Here are my five tips for hitting it out of the park:

  1. Approach your target genre with genuine respect. Readers are wicked smart, and any dismissive attempt to cash in on a hot genre will result in failure. Respect your future readers and respect the authors that are killing it in that genre already.
  2. Read voraciously in your target genre before writing a single word. But read with an author’s eye: what is it about these books that the readers are looking for? What style of writing, what plot elements, how are the characters handled, how important is world building, etc? Get this wrong and you’ll fall on your face like I did.
  3. Analyze the covers in the top 100 of your target categories. Try and find out who the artists are and see if you can commission one of them. A cover’s primary job is to signal to browsing readers that this book is their kind of book, and to do that it must both fit in with the other best sellers yet also subtly stand out.
  4. Check how often successful authors are publishing in that genre. A novella a week? A mighty tome every six months or a year? Readers have different expectations as to the availability of new material depending on their genre, and if you don’t match that pace you’ll make it much harder to keep their attention.
  5. Set up a mailing list and a FB page. You don’t need much more than that, but you do need to be able to capture your new readers for future launches and give them a place to find you so that they can share their joy of your books with each other and yourself. You don’t need a website, Twitter account, or anything else really, unless you find yourself genuinely wanting them.

My Result

For a few years I was happy to write under my own name, but late last summer I decided to try a new genre and created a brand-new penname.

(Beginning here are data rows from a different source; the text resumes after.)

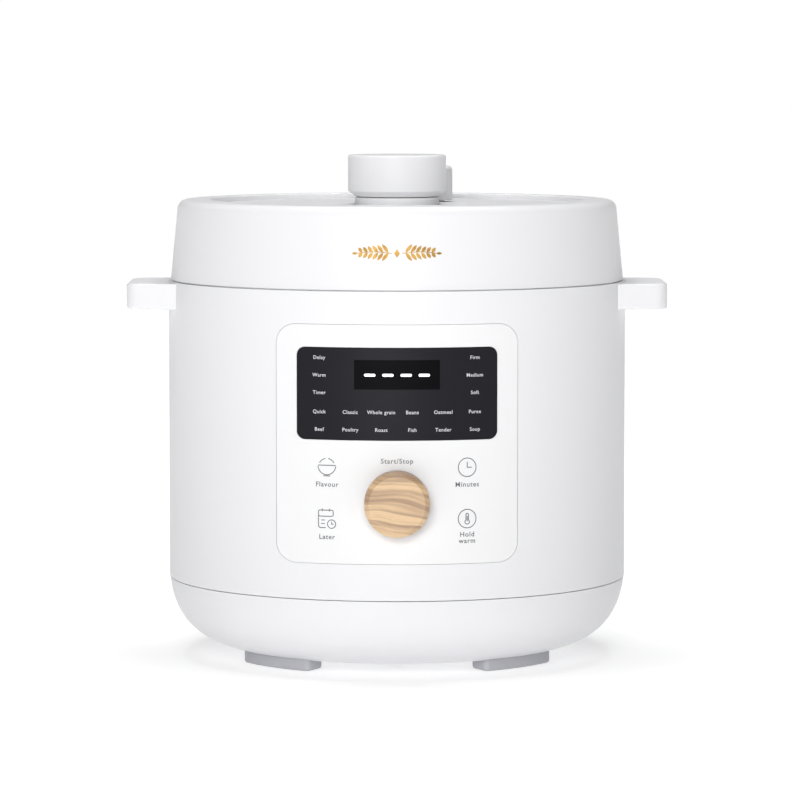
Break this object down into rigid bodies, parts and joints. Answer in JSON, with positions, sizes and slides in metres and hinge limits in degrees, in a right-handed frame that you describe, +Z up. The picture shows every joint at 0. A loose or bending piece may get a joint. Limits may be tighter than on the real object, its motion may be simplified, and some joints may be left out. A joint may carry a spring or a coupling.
{
  "type": "electric pressure cooker",
  "caption": "Round electric pressure cooker with a hinged lid, turning lid knob, steam valve, curved control panel, wooden dial, side handles and inner pot.",
  "frame": {"origin": "on the table, at the middle of the footprint", "axes": "+Z up, the control panel faces -Y, +X to the right seen from the front"},
  "size_m": [0.331, 0.3124, 0.3083],
  "materials": {
    "white_abs": "satin white moulded plastic",
    "white_bowl": "satin white moulded plastic",
    "panel_white": "smooth white moulded plastic",
    "valve_white": "smooth white moulded plastic",
    "display_black": "smooth dark tinted acrylic",
    "beech": "turned, sanded and clear lacquered",
    "grey_rubber": "moulded, matt",
    "silicone": "moulded, translucent white",
    "stainless": "pressed and brushed",
    "pot_aluminium": "dark non-stick coating",
    "cast_aluminium": "cast and turned",
    "zinc_steel": "zinc plated",
    "element_steel": "sheathed tube, dull",
    "grey_plastic": "light grey moulded plastic",
    "clear_plastic": "clear moulded plastic",
    "black_plastic": "black moulded plastic",
    "nickel": "nickel plated",
    "green_board": "solder masked laminate"
  },
  "bodies": {
    "cooker": {"housing": "white_abs", "bottom_cover": "white_bowl", "feet": "grey_rubber", "handle_left": "white_abs", "handle_right": "white_abs", "shell_screws": "zinc_steel", "bottom_screws": "zinc_steel", "collar": "white_abs", "drain_spout": "grey_plastic", "outer_liner": "stainless", "heating_plate": "cast_aluminium", "heating_element": "element_steel", "heater_posts": "zinc_steel", "sensor_bracket": "stainless", "thermal_fuse": "zinc_steel", "pressure_switch": "black_plastic", "power_board": "green_board", "power_parts": "black_plastic", "control_board": "green_board", "display_module": "black_plastic", "touch_springs": "nickel", "encoder_body": "black_plastic", "control_panel": "panel_white", "display_window": "display_black", "hinge_bracket": "stainless", "hinge_pin": "stainless", "hinge_springs": "stainless", "hinge_cover": "white_abs", "cup_bracket": "grey_plastic", "power_inlet": "black_plastic", "inlet_pins": "nickel"},
    "lid": {"lid_cover": "white_abs", "lid_top_plate": "white_abs", "knob_pedestal": "white_abs", "lid_frame": "grey_plastic", "hinge_arm": "stainless", "arm_cover": "white_abs", "inner_lid": "stainless", "sealing_ring": "silicone", "steam_pipe": "stainless", "steam_shield": "stainless"},
    "lock": {"lock_ring": "stainless", "lock_spider": "stainless", "lock_shaft": "stainless", "knob_base": "white_abs", "knob_cap": "white_abs", "knob_screw": "zinc_steel", "shaft_nut": "stainless"},
    "valve_weight": {"valve_weight": "stainless"},
    "valve_cap": {"valve_cap": "valve_white"},
    "float": {"float_valve": "stainless", "float_indicator": "grey_plastic"},
    "pot": {"inner_pot": "pot_aluminium"},
    "sensor": {"sensor_cap": "cast_aluminium", "sensor_spring": "stainless"},
    "dial_plunger": {"encoder_plunger": "black_plastic"},
    "dial": {"encoder_shaft": "zinc_steel", "dial_hub": "grey_plastic", "dial_cap": "beech"},
    "condensate_cup": {"condensate_cup": "clear_plastic"}
  },
  "joints": [
    {"name": "lid_hinge", "type": "hinge", "parent": "cooker", "child": "lid", "pos_m": [0, 0.1488, 0.224], "axis": [-1, 0, 0], "range_deg": [0, 80], "stiffness_Nm_per_rad": 1, "springref_deg": 108.86},
    {"name": "knob_turn", "type": "hinge", "parent": "lid", "child": "lock", "pos_m": [0, 0, 0.29], "axis": [0, 0, -1], "range_deg": [0, 30]},
    {"name": "valve_lift", "type": "slide", "parent": "lid", "child": "valve_weight", "axis": [0, 0, 1], "range_m": [0, 0.0025]},
    {"name": "valve_turn", "type": "hinge", "parent": "valve_weight", "child": "valve_cap", "pos_m": [0.0254, 0.045, 0.29], "axis": [0, 0, 1], "range_deg": [-45, 45]},
    {"name": "float_lift", "type": "slide", "parent": "lid", "child": "float", "axis": [0, 0, 1], "range_m": [0, 0.0045]},
    {"name": "pot_turn", "type": "hinge", "parent": "cooker", "child": "pot", "pos_m": [0, 0, 0.062], "axis": [0, 0, 1], "continuous": true},
    {"name": "sensor_press", "type": "slide", "parent": "cooker", "child": "sensor", "axis": [0, 0, -1], "range_m": [0, 0.003], "stiffness_N_per_m": 1200, "springref_m": -0.004, "deforming": ["sensor_spring"]},
    {"name": "dial_press", "type": "slide", "parent": "cooker", "child": "dial_plunger", "axis": [0, 1, 0], "range_m": [0, 0.0008], "stiffness_N_per_m": 3000, "springref_m": -0.0005},
    {"name": "dial_turn", "type": "hinge", "parent": "dial_plunger", "child": "dial", "pos_m": [0, -0.15, 0.107], "axis": [0, -1, 0], "continuous": true},
    {"name": "cup_pull", "type": "slide", "parent": "cooker", "child": "condensate_cup", "axis": [0, 1, 0], "range_m": [0, 0.025]}
  ]
}
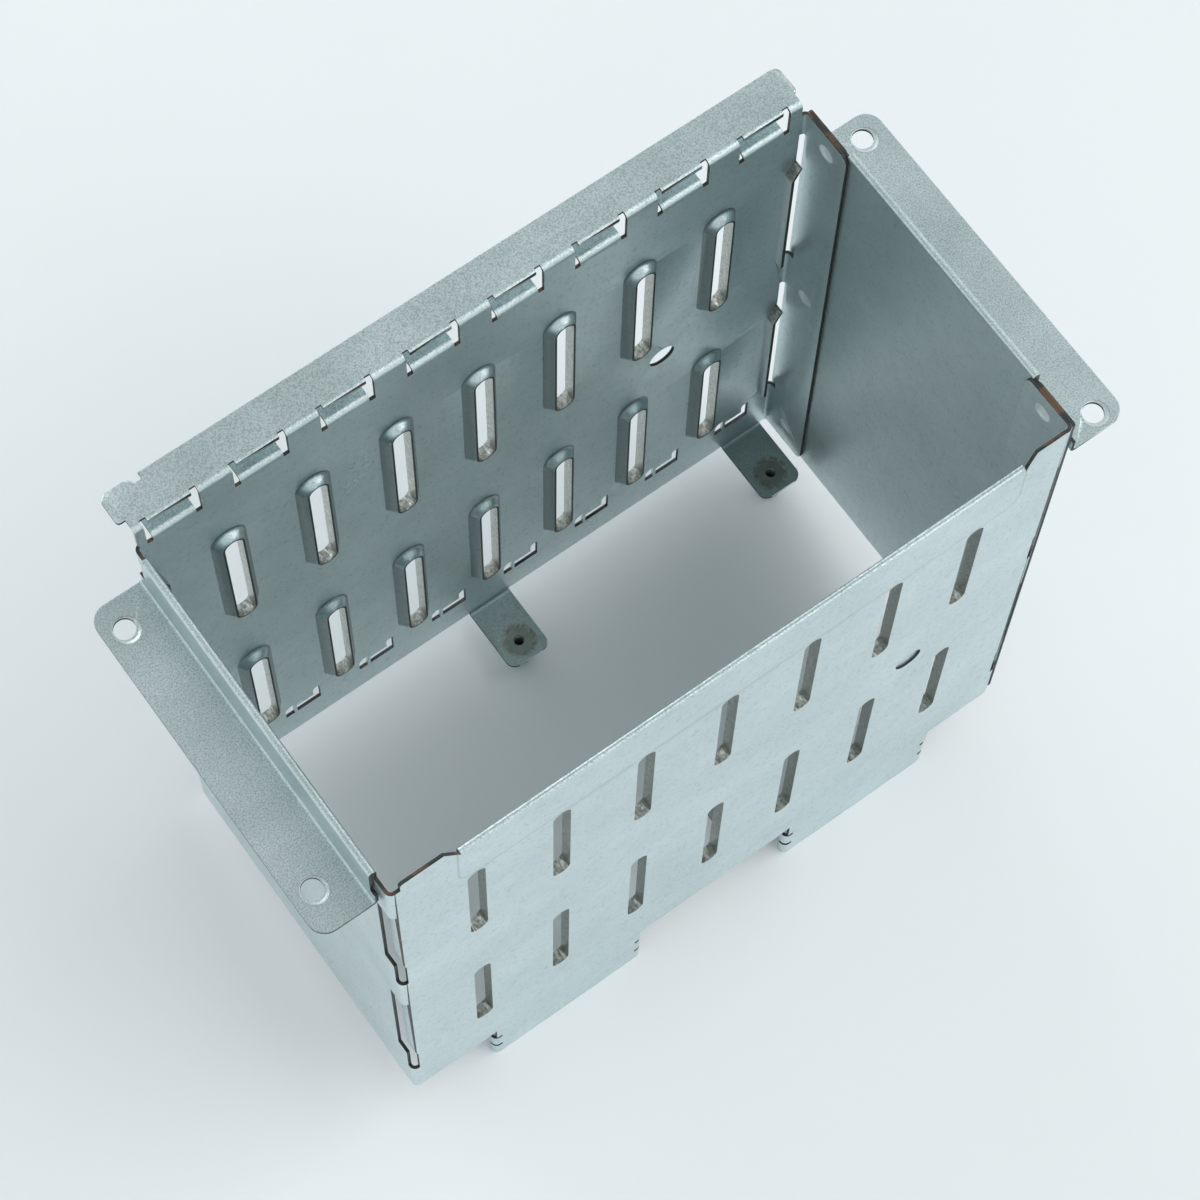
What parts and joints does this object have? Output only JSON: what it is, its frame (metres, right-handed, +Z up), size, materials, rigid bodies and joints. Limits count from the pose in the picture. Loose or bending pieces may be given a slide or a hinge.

Remembering my previous experience with PNR, I did my due diligence and first read a bunch of books that were already doing well, figured out what exactly those readers were looking for, and then brought my own voice and strengths to that matrix, writing a book which I dropped in August and which became one of my most successful launches to date. On the strength of that one book I landed an Audible deal and have since launched a Patreon through which I engage with my readers and solicit their feedback as I publish my chapters as I write them. It’s been fantastic and lots of fun.

***

Phil Tucker, Author

Phil Tucker, Author

Phil Tucker is a Brazilian/Brit that currently resides in Asheville, NC, where he resists the siren call of the forests and mountains to sit inside and hammer away at his laptop. He is currently working on the epic fantasy series, Chronicles of the Black Gate, launched in May 2016. Connect with him at www.authorphiltucker.com.

Sign up for his mailing list here: eepurl.com/uhVc5

Amazon Author page: https://www.amazon.com/Phil-Tucker/e/B0054QPPOQ

7 Replies to “Breaking Out of the Red with a Pen Name”

  1. Phil,
    I went to Patreon to look around and started an account. I’m not sure how it all works, but I’m going to try to figure it out. Thanks for the reference! It’s intriguing.

  2. Your article appeared before me at precisely the right time. I have been considering a pen name for a while and wished I would have assumed one before I published anything since I do write across genres. Thank you so much for sharing your experiences. Very happy to have found your blog overladen with ripe fruit ready for the picking!